EXERCISE GOAL: Set down, please, exactly the lines below that run from the line with "revolve(axis=Axis(section_plane.origin, section_plane.y_dir))" to the line with "obj.parent = empty", both lines included.
○ ○ ○
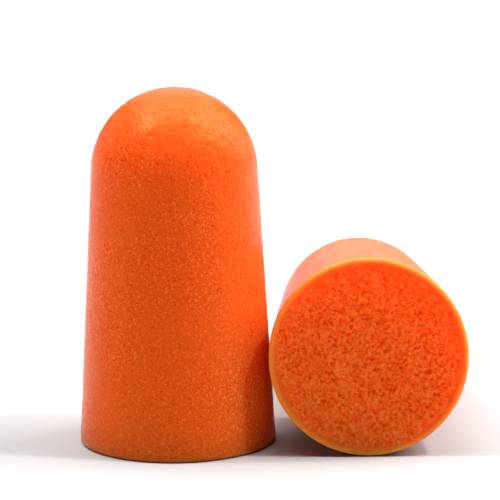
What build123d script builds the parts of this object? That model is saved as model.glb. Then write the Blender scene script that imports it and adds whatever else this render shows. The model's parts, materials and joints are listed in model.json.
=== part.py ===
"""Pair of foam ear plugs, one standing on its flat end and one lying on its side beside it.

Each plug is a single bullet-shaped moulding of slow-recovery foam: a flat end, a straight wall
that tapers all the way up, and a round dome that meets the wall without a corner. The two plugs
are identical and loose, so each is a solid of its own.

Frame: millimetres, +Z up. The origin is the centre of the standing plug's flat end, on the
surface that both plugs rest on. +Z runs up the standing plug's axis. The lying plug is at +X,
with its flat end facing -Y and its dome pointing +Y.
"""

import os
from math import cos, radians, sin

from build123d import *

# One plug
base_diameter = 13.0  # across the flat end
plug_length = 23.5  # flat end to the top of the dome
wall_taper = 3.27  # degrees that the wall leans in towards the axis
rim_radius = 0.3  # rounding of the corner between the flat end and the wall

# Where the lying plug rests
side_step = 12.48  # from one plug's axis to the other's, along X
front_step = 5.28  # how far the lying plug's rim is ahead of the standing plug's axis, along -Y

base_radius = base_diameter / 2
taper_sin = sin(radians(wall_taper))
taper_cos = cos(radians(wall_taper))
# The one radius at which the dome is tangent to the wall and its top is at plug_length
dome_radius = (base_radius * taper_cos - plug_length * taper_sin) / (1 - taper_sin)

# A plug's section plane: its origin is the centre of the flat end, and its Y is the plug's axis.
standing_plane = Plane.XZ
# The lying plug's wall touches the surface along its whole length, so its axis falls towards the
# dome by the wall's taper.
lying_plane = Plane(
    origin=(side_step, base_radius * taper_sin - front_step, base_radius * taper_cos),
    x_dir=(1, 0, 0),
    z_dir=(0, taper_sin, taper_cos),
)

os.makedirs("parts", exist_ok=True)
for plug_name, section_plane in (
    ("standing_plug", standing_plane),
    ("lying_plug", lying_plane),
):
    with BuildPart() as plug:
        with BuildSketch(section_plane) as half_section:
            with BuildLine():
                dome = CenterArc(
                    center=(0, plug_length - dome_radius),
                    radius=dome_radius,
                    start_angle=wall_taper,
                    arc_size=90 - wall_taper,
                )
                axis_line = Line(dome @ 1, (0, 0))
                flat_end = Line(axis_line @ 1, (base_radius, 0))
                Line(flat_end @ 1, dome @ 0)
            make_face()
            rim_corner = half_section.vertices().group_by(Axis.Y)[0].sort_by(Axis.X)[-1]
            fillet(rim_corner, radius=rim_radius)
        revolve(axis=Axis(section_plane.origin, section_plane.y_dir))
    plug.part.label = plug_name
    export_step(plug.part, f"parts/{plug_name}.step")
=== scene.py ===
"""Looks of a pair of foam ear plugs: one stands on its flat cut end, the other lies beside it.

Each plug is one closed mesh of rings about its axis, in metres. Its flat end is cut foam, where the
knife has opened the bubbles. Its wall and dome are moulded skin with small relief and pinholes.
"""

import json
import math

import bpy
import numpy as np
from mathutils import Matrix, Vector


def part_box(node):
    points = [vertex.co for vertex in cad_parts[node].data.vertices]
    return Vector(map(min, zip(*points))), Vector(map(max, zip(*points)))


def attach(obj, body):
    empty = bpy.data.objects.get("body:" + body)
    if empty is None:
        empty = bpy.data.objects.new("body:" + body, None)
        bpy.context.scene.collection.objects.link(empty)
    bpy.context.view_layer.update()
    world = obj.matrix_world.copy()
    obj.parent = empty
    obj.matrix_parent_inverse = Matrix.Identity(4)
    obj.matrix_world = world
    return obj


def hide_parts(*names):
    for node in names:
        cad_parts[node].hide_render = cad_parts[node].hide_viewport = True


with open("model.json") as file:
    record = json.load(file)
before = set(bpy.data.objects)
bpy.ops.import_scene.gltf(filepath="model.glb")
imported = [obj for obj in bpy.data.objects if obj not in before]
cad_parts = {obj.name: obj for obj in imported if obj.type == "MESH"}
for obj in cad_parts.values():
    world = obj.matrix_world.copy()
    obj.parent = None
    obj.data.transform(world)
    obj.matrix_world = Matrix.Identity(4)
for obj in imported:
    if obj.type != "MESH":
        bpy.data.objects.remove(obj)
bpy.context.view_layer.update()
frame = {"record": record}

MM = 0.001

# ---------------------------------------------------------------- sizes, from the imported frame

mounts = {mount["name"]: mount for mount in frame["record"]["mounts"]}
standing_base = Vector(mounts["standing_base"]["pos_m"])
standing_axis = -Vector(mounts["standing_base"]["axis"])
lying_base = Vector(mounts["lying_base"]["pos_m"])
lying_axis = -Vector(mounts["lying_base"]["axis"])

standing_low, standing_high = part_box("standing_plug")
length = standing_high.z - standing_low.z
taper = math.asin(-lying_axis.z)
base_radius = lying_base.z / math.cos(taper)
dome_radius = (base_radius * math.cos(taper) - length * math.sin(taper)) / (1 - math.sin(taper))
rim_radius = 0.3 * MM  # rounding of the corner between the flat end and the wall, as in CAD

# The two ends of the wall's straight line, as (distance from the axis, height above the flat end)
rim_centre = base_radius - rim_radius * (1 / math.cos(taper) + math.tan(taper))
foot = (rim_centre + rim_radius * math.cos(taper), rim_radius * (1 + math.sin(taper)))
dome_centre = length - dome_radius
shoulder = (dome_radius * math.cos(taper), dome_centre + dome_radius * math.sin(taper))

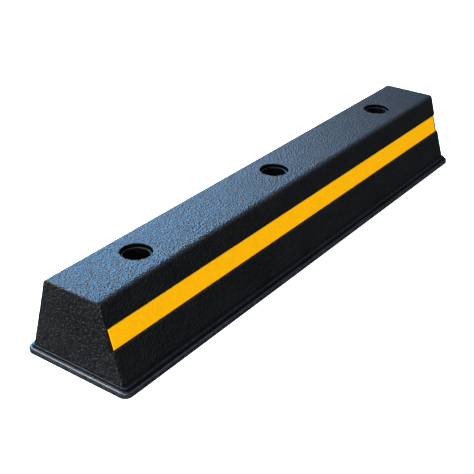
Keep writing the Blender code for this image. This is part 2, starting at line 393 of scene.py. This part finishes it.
○ ○ ○
EXERCISE RESPONSE:
        revolve(axis=Axis(section_plane.origin, section_plane.y_dir))
    plug.part.label = plug_name
    export_step(plug.part, f"parts/{plug_name}.step")
=== scene.py ===
"""Looks of a pair of foam ear plugs: one stands on its flat cut end, the other lies beside it.

Each plug is one closed mesh of rings about its axis, in metres. Its flat end is cut foam, where the
knife has opened the bubbles. Its wall and dome are moulded skin with small relief and pinholes.
"""

import json
import math

import bpy
import numpy as np
from mathutils import Matrix, Vector


def part_box(node):
    points = [vertex.co for vertex in cad_parts[node].data.vertices]
    return Vector(map(min, zip(*points))), Vector(map(max, zip(*points)))


def attach(obj, body):
    empty = bpy.data.objects.get("body:" + body)
    if empty is None:
        empty = bpy.data.objects.new("body:" + body, None)
        bpy.context.scene.collection.objects.link(empty)
    bpy.context.view_layer.update()
    world = obj.matrix_world.copy()
    obj.parent = empty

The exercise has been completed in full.